The China Study Cookbook2. The China Study Cookbook
Leanne Campbell, PhD

T. Colin Campbell's science-heavy tome, The China Study, took the nutrition world by storm with its impressive research on the benefits of a plant-based diet. (Here's our cheat sheet, just in case you didn't get to it.) Now, his daughter is helping readers apply the principles that research pointed towards.

Campbell's recipes contain little to no added oils, fat, or salt, and minimal sweeteners, and while they're all vegan, you won't find faux meats or cheeses—it's all fresh vegetables, grains, and legumes. Think Lemon Tahini Quinoa Salad and Corn and Tomatillo Stew.

The simple recipes, most of which contain under 10 ingredients, won't win you a spot on "Top Chef." Instead, you might actually take the time to make them at home.

 
The Passionate Vegetable3. The Passionate Vegetable
Suzanne Landry

Those who don't know where to start may be intimidated by the density of this 300+ page book, but its recipes are actually super simple. It's full of colorful salads, vegetable soups, and stir-frys, which are the focus. But it also includes fish, chicken, and lots of grain-inspired dishes.

The author, Suzanne Landry, has a certification in nutrition counseling from the famous macrobiotic-based Kushi Institute and has been teaching about food and nutrition for 30 years.

You can draw inspiration from the story of her journey towards good health via veggies in the intro, and from pages of her advice on all things nutrition, from protein and carbs to organics and alkalinity.

 
Vegan Secret Supper4. Vegan Secret Supper
Merida Anderson

Anderson started hosting "rogue" multi-course meals in her tiny apartment in Vancouver, and has since moved Vegan Secret Supper to Montreal and Brooklyn.

Her recipes, and the photos that illustrate them, are elegant and innovative, despite her lack of a culinary background. "For me, cooking is trial, error, and love," she writes in the introduction.

Most recipes will require a significant amount of prep time, so this is a cookbook made for weekend dinner parties where you want to show off ("AND it's vegan!" you'll boast). Who wouldn't be impressed by Fennel Portobello Soup with Smoke-Infused Olive Oil or Sherry-Roasted Root Vegetables on Brown Rice Kale Pilaf?

 
Vegetable Literacy5. Vegetable Literacy
Deborah Madison

Vegetable Literacy is a text book and cookbook in one, providing a serious education on the many members of the plant kingdom—and what to do with them in the kitchen.
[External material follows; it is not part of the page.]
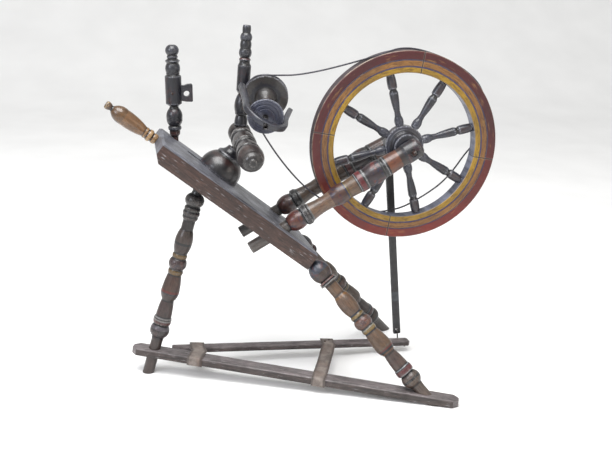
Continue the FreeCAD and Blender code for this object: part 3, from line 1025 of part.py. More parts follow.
# Upright in the distaff's hole, with its pierced tab.
write_size("uprightFoot", 7.5)
UP = aim(UPRIGHT_FOOT.sub(Vec(UPRIGHT_DIR).multiply(V["uprightTenonLength"])), UPRIGHT_DIR)
up_body = turned("upright_turned", "uprightTenon",
                 [("uprightTenonLength", "uprightTenon", ""), ("uprightFoot", "uprightTenon", "")]
                 + [("spokeShoulder", "uprightStartRadius", "")] + steps_of("upright"), UP)
BASE = V["uprightTenonLength"]
tab_place = UP.multiply(FreeCAD.Placement(
    Vec(0, -V["tabThick"] / 2, BASE + V["tabLow"]), FreeCAD.Rotation()))
tab_block = block("tab_block", "Sizes.tabReach", "Sizes.tabThick", "Sizes.tabHigh", tab_place)
drum_tool = rod("tab_drum_tool", "Sizes.uprightDrumRadius + Sizes.woodFit + 0.05", "300", UP)
tab_hole = rod("tab_bore", "Sizes.tabHole", "60",
               UP.multiply(FreeCAD.Placement(Vec(V["tabHoleReach"], -30, BASE + V["tabHoleHigh"]),
                                             FreeCAD.Rotation(Vec(1, 0, 0), -90))))
tab_cut = cut("tab_seated", tab_block, [drum_tool, tab_hole])
tab_tenon = rod("tab_tenon", "Sizes.tabTenon", "Sizes.tabTenonLength",
                UP.multiply(FreeCAD.Placement(
                    Vec(V["uprightDrumRadius"] + 3 - V["tabTenonLength"], 0, BASE + V["tabHoleHigh"] + 14),
                    FreeCAD.Rotation(Vec(0, 1, 0), 90))))
keep(fuse("distaff_tab", [tab_cut, tab_tenon]), "distaff_tab")
tab_socket = rod("tab_socket", "Sizes.tabTenon + Sizes.woodFit", "Sizes.tabTenonLength + 10",
                 UP.multiply(FreeCAD.Placement(
                     Vec(V["uprightDrumRadius"] + 3 - V["tabTenonLength"] - V["seatGap"], 0,
                         BASE + V["tabHoleHigh"] + 14), FreeCAD.Rotation(Vec(0, 1, 0), 90))))
stud_at = UP.multiply(FreeCAD.Placement(
    Vec(-4, -V["uprightDrumRadius"] + V["nailLength"] - 1.5, BASE + V["studHigh"]), FreeCAD.Rotation(Vec(1, 0, 0), 90)))
stud_shank = rod("stud_shank", "Sizes.nailShank", "Sizes.nailLength", stud_at)
stud_head = rod("stud_head", "Sizes.nailHead - 0.6", "Sizes.nailHeadHigh",
                stud_at.multiply(FreeCAD.Placement(Vec(0, 0, V["nailLength"] - 1.0), FreeCAD.Rotation())))
keep(fuse("distaff_nail", [stud_shank, stud_head]), "distaff_nail")
stud_hole = rod("stud_hole", "Sizes.nailShank + Sizes.woodFit", "Sizes.nailLength + 6",
                stud_at.multiply(FreeCAD.Placement(Vec(0, 0, -0.1), FreeCAD.Rotation())))
stud_flat = rod("stud_flat", "Sizes.nailHead", "20",
                stud_at.multiply(FreeCAD.Placement(Vec(0, 0, V["nailLength"] - 1.05), FreeCAD.Rotation())))
keep(cut("distaff_post", up_body, [tab_socket, stud_hole, stud_flat]), "distaff_post")

# Drive band: straight runs joined by tangent arcs, in two tubes that meet face to face.


def rounded_route(corners):
    """Edges of a route given as corner points, each with the radius of its bend, ends left plain."""
    edges = []
    last = Vec(corners[0][0])
    for i in range(1, len(corners) - 1):
        here, radius = Vec(corners[i][0]), corners[i][1]
        inward = here.sub(corners[i - 1][0]).normalize()
        outward = Vec(corners[i + 1][0]).sub(here).normalize()
        turn_angle = inward.getAngle(outward)
        offset = radius * math.tan(turn_angle / 2.0)
        start_arc = here.sub(Vec(inward).multiply(offset))
        end_arc = here.add(Vec(outward).multiply(offset))
        if start_arc.sub(last).Length > 0.01:
            edges.append(Part.LineSegment(last, start_arc).toShape())
        inner_dir = outward.sub(inward).normalize()
        middle = here.add(Vec(inner_dir).multiply(radius / math.cos(turn_angle / 2.0) - radius))
        edges.append(Part.Arc(start_arc, middle, end_arc).toShape())
        last = end_arc
    edges.append(Part.LineSegment(last, Vec(corners[-1][0])).toShape())
    return edges


def tube(edges, radius):
    """Round tube along a chain of edges."""
    wire_path = Part.Wire(edges)
    start_edge = edges[0]
    direction = start_edge.tangentAt(start_edge.FirstParameter)
    circle = Part.Wire([Part.Circle(start_edge.valueAt(start_edge.FirstParameter), direction, radius).toShape()])
    return wire_path.makePipeShell([circle], True, True)


def round_pulley(centre, axis_a, axis_b, radius, start, end):
    """Corners of a route that hugs a circle clockwise between two touching angles, straight just outside them."""
    half_step = (start - end) / 4.0
    reach = math.hypot(radius, V["bandLead"])
    lead = math.degrees(math.atan2(V["bandLead"], radius))
    corners = [(start + lead, reach, V["bandTurn"]), (end - lead, reach, V["bandTurn"])]
    for place, angle in ((1, start - half_step), (2, end + half_step)):
        corners.insert(place, (angle, radius / math.cos(math.radians(half_step)), radius))
    found = []
    for angle, distance, bend_radius in corners:
        found.append((centre.add(Vec(axis_a).multiply(distance * math.cos(math.radians(angle)))).add(
            Vec(axis_b).multiply(distance * math.sin(math.radians(angle)))), bend_radius))
    return found


def slack(points):
    """Corners of a slack run, each bent as widely as its shorter neighbour allows."""
    found = []
    for i in range(1, len(points) - 1):
        into = points[i].sub(points[i - 1])
        out_of = points[i + 1].sub(points[i])
        half_turn = into.getAngle(out_of) / 2.0
        shorter = min(into.Length, out_of.Length)
        found.append((points[i], min(V["bandSlackBend"], 0.42 * shorter / math.tan(half_turn))))
    return found


def nest(groove_depth, groove_half, floor_radius):
    """Radius at which the cord's centre lies in a groove with straight sides, clear of both."""
    half_angle = math.atan2(groove_half, groove_depth)
    return floor_radius + (V["bandRadius"] + V["bandLift"]) / math.sin(half_angle)


wheel_round = nest(V["rimGrooveDepth"], V["rimGrooveWidth"] / 2, V["rimRadius"] - V["rimGrooveDepth"])
whorl_round = nest(V["whorlGroove"], V["whorlSide"], V["whorlFloor"])
on_wheel = round_pulley(WHEEL, Vec(1, 0, 0), Vec(0, 0, 1), wheel_round, V["bandOn"], V["bandOff"])
on_whorl = round_pulley(WHORL, level, upward, whorl_round, V["bandUnder"], V["bandOver"])
lip = V["rimRadius"] + V["bandRadius"]
climb = math.radians(V["bandOff"] - 9.0)
over = math.radians(V["bandOff"] - 17.0)
CLIMB = WHEEL.add(Vec((lip + 2.6) * math.cos(climb), 9.0, (lip + 2.6) * math.sin(climb)))
OVER = WHEEL.add(Vec((lip - 1.0) * math.cos(over), V["rimWidth"] / 2 + V["bandRadius"] + 5.0,
                     (lip - 1.0) * math.sin(over)))
HANGING = [at(181.2, 25.5, 573.1), at(128.2, 26, 488), at(67, 27, 441), at(-2.6, 28, 403.5), at(-115, 32, 400.0)]
RISING = [at(-209.8, 40, 440.6), at(-294.5, 66, 526.3)]
SAG = at(-256.5, 37, 740.5)
JOIN_TOP = SAG.add(on_wheel[0][0].sub(SAG).multiply(0.45))
JOIN_LOW = HANGING[-1].add(RISING[0].sub(HANGING[-1]).multiply(0.5))
free_one = slack([on_wheel[-1][0], CLIMB, OVER] + HANGING + [JOIN_LOW])
free_two = slack([JOIN_LOW] + RISING + [on_whorl[0][0]])
free_top = slack([on_whorl[-1][0], SAG, JOIN_TOP])
route_one = rounded_route([(JOIN_TOP, 0)] + on_wheel + free_one + [(JOIN_LOW, 0)])
route_two = rounded_route([(JOIN_LOW, 0)] + free_two + on_whorl + free_top + [(JOIN_TOP, 0)])
tubes = [tube(route_one, V["bandRadius"]), tube(route_two, V["bandRadius"])]
band = doc.addObject("Part::Feature", "drive_band")
band.Shape = Part.Compound(tubes)
keep(band, "drive_band")
band_length = sum(edge.Length for edge in route_one + route_two)
band_volume = sum(shape.Volume for shape in tubes)
print("drive band length", round(band_length, 1), "volume ratio",
      round(band_volume / (math.pi * V["bandRadius"] ** 2 * band_length), 4))


# Checks that every piece is sound, then writes it out.
doc.recompute()
os.makedirs("parts", exist_ok=True)
for obj in NODES:
    bad = [state for state in obj.State if state in ("Invalid", "Error")]
    if bad or obj.Shape.isNull() or not obj.Shape.isValid():
        raise RuntimeError("%s is not sound: %s" % (obj.Label, obj.State))
for obj in NODES:
    obj.Shape.exportStep("parts/%s.step" % obj.Label)
print("pieces", len(NODES))
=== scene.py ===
"""Dressed model of a treadle spinning wheel: turned and painted wood, a felloed wheel, flyer, leather and cord.

Every length inside this file is in millimetres in the part's own frame, and becomes metres when a mesh is made.
"""
import logging
import math
from dataclasses import dataclass, field
from enum import Enum

import bpy
import numpy as np
from mathutils import Matrix


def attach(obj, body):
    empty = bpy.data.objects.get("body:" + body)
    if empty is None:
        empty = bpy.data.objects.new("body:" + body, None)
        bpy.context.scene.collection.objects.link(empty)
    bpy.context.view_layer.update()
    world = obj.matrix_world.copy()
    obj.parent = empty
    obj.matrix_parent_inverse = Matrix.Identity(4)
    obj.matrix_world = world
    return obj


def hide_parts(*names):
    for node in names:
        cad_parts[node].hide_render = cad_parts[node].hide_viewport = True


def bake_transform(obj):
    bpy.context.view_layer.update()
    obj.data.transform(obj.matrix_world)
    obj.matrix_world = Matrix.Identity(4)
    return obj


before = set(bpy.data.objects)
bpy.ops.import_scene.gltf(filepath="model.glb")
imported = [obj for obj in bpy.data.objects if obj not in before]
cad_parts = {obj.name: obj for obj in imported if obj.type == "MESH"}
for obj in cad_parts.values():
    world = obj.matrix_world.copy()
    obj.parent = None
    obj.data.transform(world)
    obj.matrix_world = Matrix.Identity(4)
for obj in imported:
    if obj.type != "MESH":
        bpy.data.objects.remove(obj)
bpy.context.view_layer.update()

log = logging.getLogger("spinning_wheel")
Array = np.ndarray
Step = tuple[float, float, float]
Zone = tuple[float, str, float]


class Body(str, Enum):
    """The moving bodies that a piece may ride on."""

    FRAME = "frame"
    WHEEL = "wheel"
    FOOTMAN = "footman"
    MOTHER = "mother"
    BOBBIN = "bobbin"
    FLYER = "flyer"
    SCREW = "screw"
    TREADLE = "treadle"
    DISTAFF = "distaff"


class Slot(str, Enum):
    """The record's material slots."""

    DARK = "dark_wood"
    BROWN = "brown_wood"
    RIM = "painted_rim"
    GREY = "grey_wood"
    TAN = "tan_wood"
    IRON = "iron"
    LEATHER = "leather"
    CORD = "cord"


def vec(*parts: float) -> Array:
    """A vector of floats."""
    return np.array(parts, dtype=float)


def unit(v: Array) -> Array:
    """Vectors divided by their lengths, along the last axis."""
    return v / np.linalg.norm(v, axis=-1, keepdims=True)


def at(x: float, y: float, z: float) -> Array:
    """A point given from the wheel's plane and the floor, in the part's own frame."""
    return vec(x + 242.49, y + 8.45, z)


def tone(code: str, dim: float = 1.0) -> tuple[float, float, float, float]:
    """Linear colour of a screen colour.

    Args:
        code: six hexadecimal digits after a hash.
        dim: factor for a darker or lighter version.

    Returns:
        Red, green, blue and alpha for a shader socket.
    """
    raw = np.array([int(code[i:i + 2], 16) / 255.0 for i in (1, 3, 5)])
    line = np.where(raw <= 0.04045, raw / 12.92, ((raw + 0.055) / 1.055) ** 2.4) * dim
    return (float(line[0]), float(line[1]), float(line[2]), 1.0)


@dataclass(frozen=True)
class Axes:
    """A local frame: an origin and three unit vectors."""

    origin: Array
    x: Array
    y: Array
    z: Array

    def out(self, local: Array) -> Array:
        """Local points, in the last axis, taken to the part's frame."""
        return self.origin + local[..., 0:1] * self.x + local[..., 1:2] * self.y + local[..., 2:3] * self.z

    def moved(self, x: float, y: float, z: float) -> "Axes":
        """The same directions from another local origin."""
        return Axes(self.out(vec(x, y, z)), self.x, self.y, self.z)

    def matrix(self) -> Matrix:
        """The three directions as the columns of a rotation."""
        return Matrix(np.stack([self.x, self.y, self.z], axis=1).tolist())


def aim(origin: Array, along: Array, side: Array = vec(0, 1, 0)) -> Axes:
    """Frame whose z runs along one direction and whose y lies nearest another.

    Args:
        origin: the frame's origin.
        along: direction of its z axis.
        side: direction that its y axis leans towards.

    Returns:
        The frame.
    """
    z = unit(along)
    x = unit(np.cross(side, z))
    return Axes(origin, x, np.cross(z, x), z)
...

The start of each chapter tells the starring vegetable's story—it's family, history, nutrition value, and varieties. Madison then shares how to use the whole plant, kitchen tips, and its companions.

Carrots, for example, come in Yellowstone and White Satin, lots of flavor resides in their skins, so you should scrub (not peel) them, and dill and thyme are their friends. And the recipes that follow elevate the vegetables to new heights—Carrot Soup with Tangled Collard Greens in Coconut Butter and Dukkah and Carrot Almond Cake with Ricotta Cream.

Trust us: Vegetables have never, ever, looked as hot as they do in this book.